> **WHAT THE TASK ASKS**: Quote the full listing word for word.

> **SUPPLIED INFORMATION**:
—————
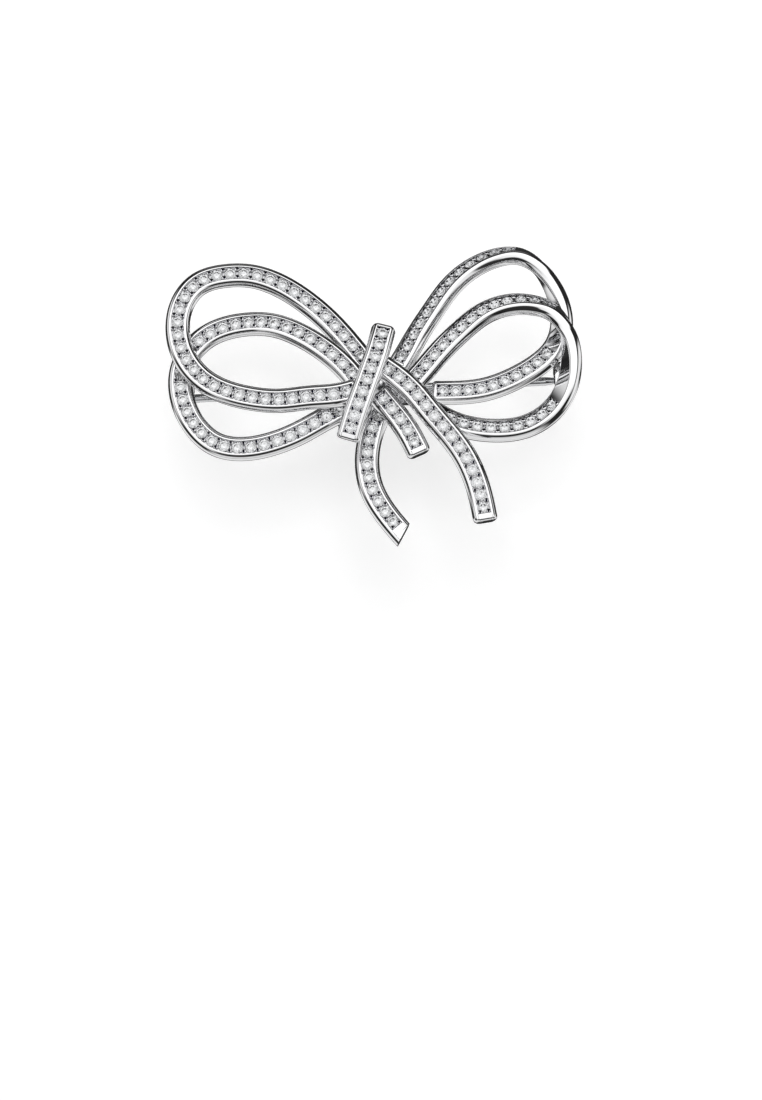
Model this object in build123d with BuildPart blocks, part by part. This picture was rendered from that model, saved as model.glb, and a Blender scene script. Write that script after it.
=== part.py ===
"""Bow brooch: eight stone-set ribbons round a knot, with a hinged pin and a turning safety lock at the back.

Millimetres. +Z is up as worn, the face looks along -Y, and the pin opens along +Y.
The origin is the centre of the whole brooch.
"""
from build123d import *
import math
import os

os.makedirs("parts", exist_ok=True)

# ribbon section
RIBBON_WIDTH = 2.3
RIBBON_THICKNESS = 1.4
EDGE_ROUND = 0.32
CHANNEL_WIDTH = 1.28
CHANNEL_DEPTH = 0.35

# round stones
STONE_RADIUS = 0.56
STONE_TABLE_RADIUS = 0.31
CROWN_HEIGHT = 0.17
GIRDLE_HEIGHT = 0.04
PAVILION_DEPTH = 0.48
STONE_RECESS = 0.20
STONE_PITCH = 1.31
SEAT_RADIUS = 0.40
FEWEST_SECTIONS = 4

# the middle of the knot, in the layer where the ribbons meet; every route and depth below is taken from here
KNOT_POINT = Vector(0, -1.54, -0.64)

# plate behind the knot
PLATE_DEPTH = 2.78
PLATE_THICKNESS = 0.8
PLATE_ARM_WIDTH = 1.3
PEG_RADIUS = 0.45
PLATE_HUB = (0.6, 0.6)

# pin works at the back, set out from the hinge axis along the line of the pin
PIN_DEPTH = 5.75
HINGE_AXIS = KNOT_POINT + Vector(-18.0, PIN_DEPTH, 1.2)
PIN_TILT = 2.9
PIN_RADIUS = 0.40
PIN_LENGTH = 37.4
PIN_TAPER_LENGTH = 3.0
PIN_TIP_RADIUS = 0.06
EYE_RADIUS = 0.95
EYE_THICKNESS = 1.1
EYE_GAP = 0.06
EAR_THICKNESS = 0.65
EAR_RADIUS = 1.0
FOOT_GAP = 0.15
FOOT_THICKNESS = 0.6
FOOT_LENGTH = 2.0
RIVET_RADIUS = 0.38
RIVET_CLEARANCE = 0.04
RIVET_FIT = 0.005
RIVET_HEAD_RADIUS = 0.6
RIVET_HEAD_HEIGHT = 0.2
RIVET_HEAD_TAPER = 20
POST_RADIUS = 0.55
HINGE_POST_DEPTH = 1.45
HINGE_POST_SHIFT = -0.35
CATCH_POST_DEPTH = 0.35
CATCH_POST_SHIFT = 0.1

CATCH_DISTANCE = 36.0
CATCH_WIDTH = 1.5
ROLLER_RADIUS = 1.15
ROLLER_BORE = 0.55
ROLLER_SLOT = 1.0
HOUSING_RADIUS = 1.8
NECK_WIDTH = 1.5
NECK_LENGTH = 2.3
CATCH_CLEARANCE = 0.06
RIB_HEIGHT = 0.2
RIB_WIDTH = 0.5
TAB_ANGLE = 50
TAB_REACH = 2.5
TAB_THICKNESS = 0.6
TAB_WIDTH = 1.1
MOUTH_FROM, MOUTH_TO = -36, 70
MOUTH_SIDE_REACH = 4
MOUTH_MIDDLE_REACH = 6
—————
> **WRITTEN SOLUTION**:
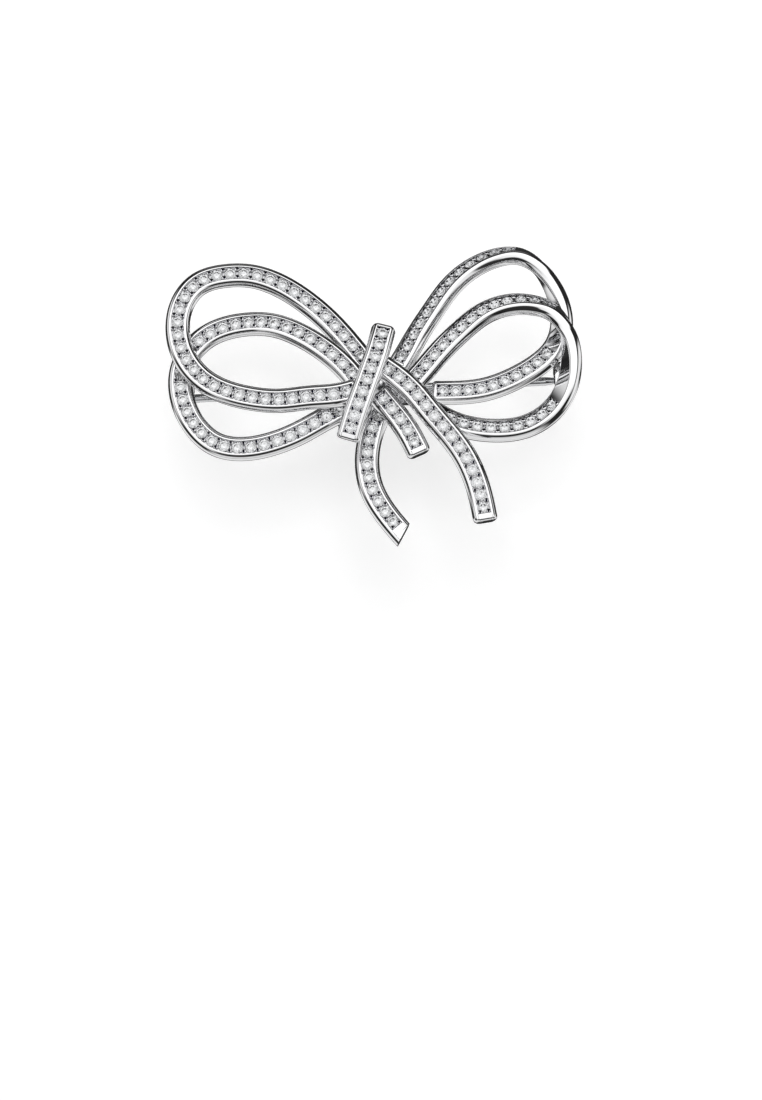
Model this object in build123d with BuildPart blocks, part by part. This picture was rendered from that model, saved as model.glb, and a Blender scene script. Write that script after it.
=== part.py ===
"""Bow brooch: eight stone-set ribbons round a knot, with a hinged pin and a turning safety lock at the back.

Millimetres. +Z is up as worn, the face looks along -Y, and the pin opens along +Y.
The origin is the centre of the whole brooch.
"""
from build123d import *
import math
import os

os.makedirs("parts", exist_ok=True)

# ribbon section
RIBBON_WIDTH = 2.3
RIBBON_THICKNESS = 1.4
EDGE_ROUND = 0.32
CHANNEL_WIDTH = 1.28
CHANNEL_DEPTH = 0.35

# round stones
STONE_RADIUS = 0.56
STONE_TABLE_RADIUS = 0.31
CROWN_HEIGHT = 0.17
GIRDLE_HEIGHT = 0.04
PAVILION_DEPTH = 0.48
STONE_RECESS = 0.20
STONE_PITCH = 1.31
SEAT_RADIUS = 0.40
FEWEST_SECTIONS = 4

# the middle of the knot, in the layer where the ribbons meet; every route and depth below is taken from here
KNOT_POINT = Vector(0, -1.54, -0.64)

# plate behind the knot
PLATE_DEPTH = 2.78
PLATE_THICKNESS = 0.8
PLATE_ARM_WIDTH = 1.3
PEG_RADIUS = 0.45
PLATE_HUB = (0.6, 0.6)

# pin works at the back, set out from the hinge axis along the line of the pin
PIN_DEPTH = 5.75
HINGE_AXIS = KNOT_POINT + Vector(-18.0, PIN_DEPTH, 1.2)
PIN_TILT = 2.9
PIN_RADIUS = 0.40
PIN_LENGTH = 37.4
PIN_TAPER_LENGTH = 3.0
PIN_TIP_RADIUS = 0.06
EYE_RADIUS = 0.95
EYE_THICKNESS = 1.1
EYE_GAP = 0.06
EAR_THICKNESS = 0.65
EAR_RADIUS = 1.0
FOOT_GAP = 0.15
FOOT_THICKNESS = 0.6
FOOT_LENGTH = 2.0
RIVET_RADIUS = 0.38
RIVET_CLEARANCE = 0.04
RIVET_FIT = 0.005
RIVET_HEAD_RADIUS = 0.6
RIVET_HEAD_HEIGHT = 0.2
RIVET_HEAD_TAPER = 20
POST_RADIUS = 0.55
HINGE_POST_DEPTH = 1.45
HINGE_POST_SHIFT = -0.35
CATCH_POST_DEPTH = 0.35
CATCH_POST_SHIFT = 0.1

CATCH_DISTANCE = 36.0
CATCH_WIDTH = 1.5
ROLLER_RADIUS = 1.15
ROLLER_BORE = 0.55
ROLLER_SLOT = 1.0
HOUSING_RADIUS = 1.8
NECK_WIDTH = 1.5
NECK_LENGTH = 2.3
CATCH_CLEARANCE = 0.06
RIB_HEIGHT = 0.2
RIB_WIDTH = 0.5
TAB_ANGLE = 50
TAB_REACH = 2.5
TAB_THICKNESS = 0.6
TAB_WIDTH = 1.1
MOUTH_FROM, MOUTH_TO = -36, 70
MOUTH_SIDE_REACH = 4
MOUTH_MIDDLE_REACH = 6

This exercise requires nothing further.